Since 1855, when wives of immigrants were automatically granted citizenship, family sponsorship has been a linchpin of our immigration policy – and for good reason. Immigrants with a family support network in place are more likely to find jobs and less likely to claim social services.

Over the past year, fear-mongering over legal immigration has seeped from the fringe into the highest halls of power. Family-sponsored immigration first came under the cross hairs in January, when Senators Tom Cotton and David Perdue introduced an immigration overhaul that would scrap the family preference and halve the number of green cards issued over the coming decade.

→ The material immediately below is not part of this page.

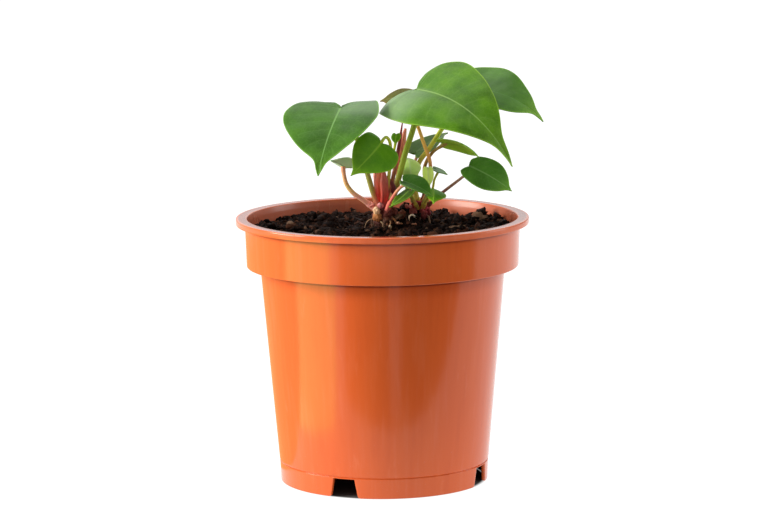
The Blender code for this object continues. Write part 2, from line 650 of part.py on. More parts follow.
def blade_mesh(leaf):
    """The blade's middle surface: a grid whose rows run from the notch round to the tip."""
    outline = smooth_line([Vector(point) for point in BLADE_OUTLINE], OUTLINE_CURVE_STEPS)
    bm = bmesh.new()
    bmesh.ops.create_grid(bm, x_segments=leaf.columns, y_segments=leaf.rows, size=1.0)
    for vert in bm.verts:
        share, place = vert.co.x, (vert.co.y + 1) / 2
        spot = place * (len(outline) - 1)
        first = min(int(spot), len(outline) - 2)
        edge = outline[first].lerp(outline[first + 1], spot - first)
        vert.co = placed(leaf, blade_point(leaf, (place, edge), abs(share), int(share > 0)))
    bmesh.ops.remove_doubles(bm, verts=bm.verts, dist=BLADE_MERGE * MM)
    bmesh.ops.triangulate(bm, faces=bm.faces)
    return mesh_of(bm, leaf.name, closed=False)


def thicken(obj, thickness):
    """Gives a surface its thickness, half to each side."""
    solidify = obj.modifiers.new("Thickness", "SOLIDIFY")
    solidify.thickness = thickness * MM
    solidify.offset = 0.0


def make_leaves(parts, cutters):
    """The blades, and thicker copies of them that trim the stalks."""
    for leaf in LEAVES:
        mesh = blade_mesh(leaf)
        trim = add_cutter(leaf.name + "_trim", mesh.copy(), cutters)
        thicken(trim, BLADE_THICKNESS + 2 * GAP)
        thicken(add_object(leaf.name, mesh, parts, leaf.colour, 0.45), BLADE_THICKNESS)


def make_stalks(parts, cutters):
    """The free stretches of the stalks and sheaths, each trimmed where it meets its blade."""
    for stalk in STALKS:
        mesh = tube_mesh(stalk.name, stalk_lines(stalk)[1], stalk.radii)
        obj = add_object(stalk.name, mesh, parts, stalk.colour, 0.5)
        leaf = leaf_of(stalk)
        if leaf:
            cut_away(obj, cutters.objects[leaf.name + "_trim"], "MANIFOLD")


def main():
    """Builds the whole plant in an emptied scene."""
    for obj in list(bpy.data.objects):
        bpy.data.objects.remove(obj)
    parts = bpy.data.collections.new("potted_anthurium")
    cutters = bpy.data.collections.new("cutters")
    bpy.context.scene.collection.children.link(parts)
    bpy.context.scene.collection.children.link(cutters)
    make_pot(parts, cutters)
    make_soil(parts, cutters)
    make_crowns(parts)
    make_leaves(parts, cutters)
    make_stalks(parts, cutters)


main()
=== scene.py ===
"""Dresses a young anthurium in its nursery pot with fine meshes and procedural finishes.

Lengths are millimetres and angles are degrees unless a name says otherwise. Places on the plant are
(right, away, up), seen from the plant's front, which stands 22.5 degrees round from -Y.
"""

from __future__ import annotations

import sys
import logging
import math
import random
from dataclasses import dataclass, field
from enum import Enum
from functools import partialmethod
from typing import Iterable, Sequence

import bmesh
import bpy
from mathutils import Matrix, Vector, noise


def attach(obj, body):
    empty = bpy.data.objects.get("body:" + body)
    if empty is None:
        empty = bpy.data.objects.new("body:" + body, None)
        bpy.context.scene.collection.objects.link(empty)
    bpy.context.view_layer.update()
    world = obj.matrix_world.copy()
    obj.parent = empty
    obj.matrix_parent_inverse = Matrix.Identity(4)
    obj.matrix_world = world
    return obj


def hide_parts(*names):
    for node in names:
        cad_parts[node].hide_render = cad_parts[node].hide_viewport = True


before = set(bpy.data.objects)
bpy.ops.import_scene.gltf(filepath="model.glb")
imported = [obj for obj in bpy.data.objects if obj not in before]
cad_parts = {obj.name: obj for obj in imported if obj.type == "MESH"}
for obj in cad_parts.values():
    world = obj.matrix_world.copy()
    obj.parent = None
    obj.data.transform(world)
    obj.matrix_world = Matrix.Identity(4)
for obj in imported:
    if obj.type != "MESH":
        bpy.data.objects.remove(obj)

LOG = logging.getLogger("anthurium")
MM = 0.001
FRONT_TURN = 22.5
FRONT = Matrix.Rotation(math.radians(FRONT_TURN), 3, "Z")
ROOT = "root"
MERGE = 0.001 * MM

# A blade's side veins: how many each half has, how far they sweep to the tip, and how far the halves differ
VEIN_COUNT = 11.5
VEIN_SWEEP = 0.055
VEIN_SHIFT = 0.2

Colour = tuple[float, float, float]
Place = tuple[float, float, float]
Pair = tuple[float, float]
Line = Sequence[Vector]
Mesh = bmesh.types.BMesh
Material = bpy.types.Material


class Slot(Enum):
    """The record's material slots, one of which each leaf and stalk finish names."""

    POT = "pot"
    SOIL = "soil"
    CROWN = "crown"
    LEAF_DEEP = "leaf_deep"
    LEAF_FRESH = "leaf_fresh"
    LEAF_GREY = "leaf_grey"
    LEAF_PALE = "leaf_pale"
    LEAF_BRONZE = "leaf_bronze"
    STALK_GREEN = "stalk_green"
    STALK_TAN = "stalk_tan"
    STALK_ROSE = "stalk_rose"
    STALK_BROWN = "stalk_brown"


# Shapes


def seen(place: Sequence[float]) -> Vector:
    """A (right, away, up) place in millimetres, as a point in metres in the part's own frame."""
    return FRONT @ Vector(place) * MM


def smooth_line(points: Sequence[Vector], steps: int) -> list[Vector]:
    """Runs a Catmull-Rom curve through points.

    Args:
        points: the points that the curve passes through.
        steps: how many pieces each stretch between two of them gets.

    Returns:
        The points of the curve.
    """
    ends = [2 * points[0] - points[1], *points, 2 * points[-1] - points[-2]]
    line = []
    for before, start, end, after in zip(ends, ends[1:], ends[2:], ends[3:]):
        for step in range(steps):
            t = step / steps
            line.append(0.5 * (2 * start + (end - before) * t
                               + (2 * before - 5 * start + 4 * end - after) * t * t
                               + (3 * start - before - 3 * end + after) * t ** 3))
    return line + [points[-1].copy()]


def line_length(line: Line) -> float:
    """The length of a line of points."""
    return sum((end - start).length for start, end in zip(line, line[1:]))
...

And a few days ago, the Senate Republican leadership announced a plan to offset the extension of DACA protections by ending family sponsorships so Dreamers don’t become a bridgehead for their parents or spouses.

But the case against family preferences relies on faulty logic propped up by bizarro economics. The legislation on the table for Dreamers would not result in a short-term surge of family sponsorships. According to current proposals, Dreamers face a decade-plus path to citizenship. In most cases, their parents would not qualify for a sponsored green card, and extended relations would face the same rigorous vetting as any other would-be immigrant.

But suppose Dreamers were granted complete amnesty at the stroke of a pen. Suppose they also defied historical precedent by immediately sponsoring their extended family. Suppose all those relations were high school dropouts, and that their green card applications were approved overnight. None of this is remotely possible – but if it were, the effect would be a sustained boost to our GDP.

The fear that legal immigration by low-skilled workers subjects low-skilled Americans to unfair competition is demonstrably false and smacks of timidity – not a traditional conservative value. The fact is, lower wages for ranch hands and dishwashers have little effect on wages for low-skilled positions that require English fluency. And with our labor market nearing full employment, slashing the ranks of our legal workforce would cripple economic growth.

The pivot from demonizing illegal immigrants on the campaign trail to disenfranchising legal immigrants on the Senate floor is one of the more sinister developments in the ongoing Republican retreat from conservative values. Every argument leveled so far against legal immigration is false, which leaves us to explain the current anti-immigrant push with a sickening set of small-minded motives: opportunism, cowardice, bigotry.

By entertaining the sweet nothings of fear and prejudice, we surrender to our inner demons and profane our national character. Traditional conservatives don’t feel threatened by the new kid in class, but believe, like Reagan, that “our strength comes from our own immigrant heritage and our capacity to welcome those from other lands.”

Stefano de Stefano is the Republican primary challenger for Ted Cruz’s seat in the U.S. Senate.


The views and opinions expressed in this commentary are those of the author and do not reflect the official position of The Daily Caller.